Work instructions – Repeat every line below exactly, word for word.

»»

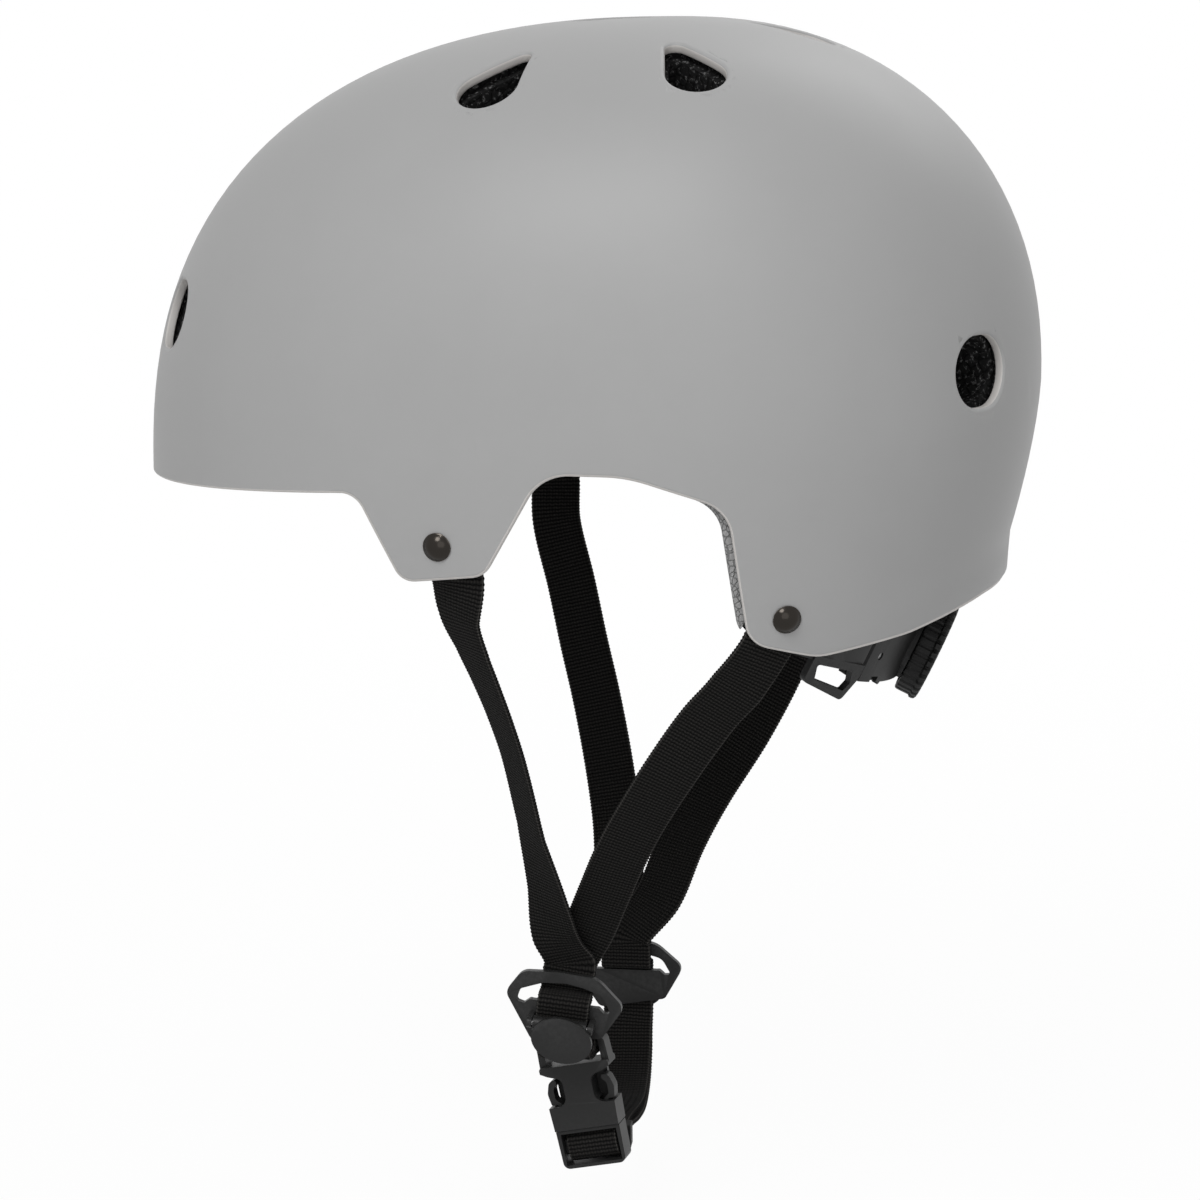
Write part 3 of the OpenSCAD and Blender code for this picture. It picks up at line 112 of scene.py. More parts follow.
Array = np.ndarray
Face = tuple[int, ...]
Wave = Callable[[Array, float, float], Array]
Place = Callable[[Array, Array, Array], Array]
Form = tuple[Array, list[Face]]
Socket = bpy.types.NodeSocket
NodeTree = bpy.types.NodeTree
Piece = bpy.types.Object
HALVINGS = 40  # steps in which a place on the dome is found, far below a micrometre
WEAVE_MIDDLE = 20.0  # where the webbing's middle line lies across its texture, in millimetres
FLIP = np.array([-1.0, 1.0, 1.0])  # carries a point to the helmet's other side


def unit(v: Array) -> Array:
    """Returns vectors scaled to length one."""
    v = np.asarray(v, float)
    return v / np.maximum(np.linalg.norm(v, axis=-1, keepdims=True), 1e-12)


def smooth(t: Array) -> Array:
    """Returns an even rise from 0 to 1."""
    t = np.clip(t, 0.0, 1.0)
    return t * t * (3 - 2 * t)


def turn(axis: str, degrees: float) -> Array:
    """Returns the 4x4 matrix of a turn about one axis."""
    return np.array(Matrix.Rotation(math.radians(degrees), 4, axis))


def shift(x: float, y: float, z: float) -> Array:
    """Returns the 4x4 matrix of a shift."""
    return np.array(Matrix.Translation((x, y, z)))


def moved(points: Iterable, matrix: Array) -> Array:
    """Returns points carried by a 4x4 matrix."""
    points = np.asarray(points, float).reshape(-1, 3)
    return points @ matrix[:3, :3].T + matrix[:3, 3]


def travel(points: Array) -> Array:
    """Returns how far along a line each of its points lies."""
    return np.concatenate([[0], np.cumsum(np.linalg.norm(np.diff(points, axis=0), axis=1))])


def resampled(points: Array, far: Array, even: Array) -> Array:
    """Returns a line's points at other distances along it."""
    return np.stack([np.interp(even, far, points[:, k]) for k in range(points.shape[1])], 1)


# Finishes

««

In response –
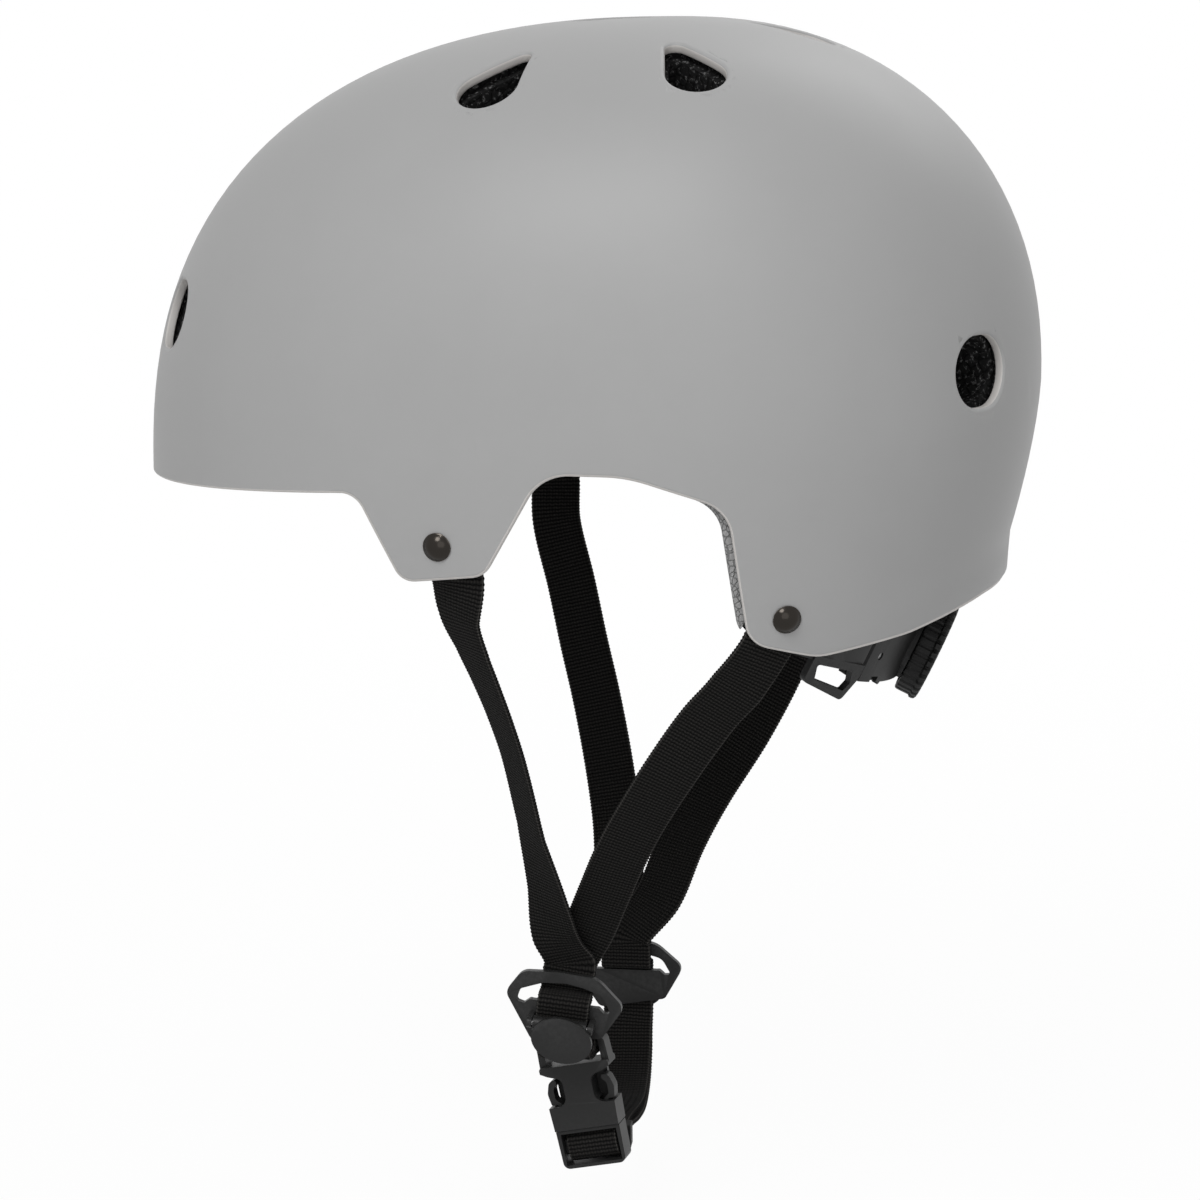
Write part 3 of the OpenSCAD and Blender code for this picture. It picks up at line 112 of scene.py. More parts follow.
Array = np.ndarray
Face = tuple[int, ...]
Wave = Callable[[Array, float, float], Array]
Place = Callable[[Array, Array, Array], Array]
Form = tuple[Array, list[Face]]
Socket = bpy.types.NodeSocket
NodeTree = bpy.types.NodeTree
Piece = bpy.types.Object
HALVINGS = 40  # steps in which a place on the dome is found, far below a micrometre
WEAVE_MIDDLE = 20.0  # where the webbing's middle line lies across its texture, in millimetres
FLIP = np.array([-1.0, 1.0, 1.0])  # carries a point to the helmet's other side


def unit(v: Array) -> Array:
    """Returns vectors scaled to length one."""
    v = np.asarray(v, float)
    return v / np.maximum(np.linalg.norm(v, axis=-1, keepdims=True), 1e-12)


def smooth(t: Array) -> Array:
    """Returns an even rise from 0 to 1."""
    t = np.clip(t, 0.0, 1.0)
    return t * t * (3 - 2 * t)


def turn(axis: str, degrees: float) -> Array:
    """Returns the 4x4 matrix of a turn about one axis."""
    return np.array(Matrix.Rotation(math.radians(degrees), 4, axis))


def shift(x: float, y: float, z: float) -> Array:
    """Returns the 4x4 matrix of a shift."""
    return np.array(Matrix.Translation((x, y, z)))


def moved(points: Iterable, matrix: Array) -> Array:
    """Returns points carried by a 4x4 matrix."""
    points = np.asarray(points, float).reshape(-1, 3)
    return points @ matrix[:3, :3].T + matrix[:3, 3]


def travel(points: Array) -> Array:
    """Returns how far along a line each of its points lies."""
    return np.concatenate([[0], np.cumsum(np.linalg.norm(np.diff(points, axis=0), axis=1))])


def resampled(points: Array, far: Array, even: Array) -> Array:
    """Returns a line's points at other distances along it."""
    return np.stack([np.interp(even, far, points[:, k]) for k in range(points.shape[1])], 1)


# Finishes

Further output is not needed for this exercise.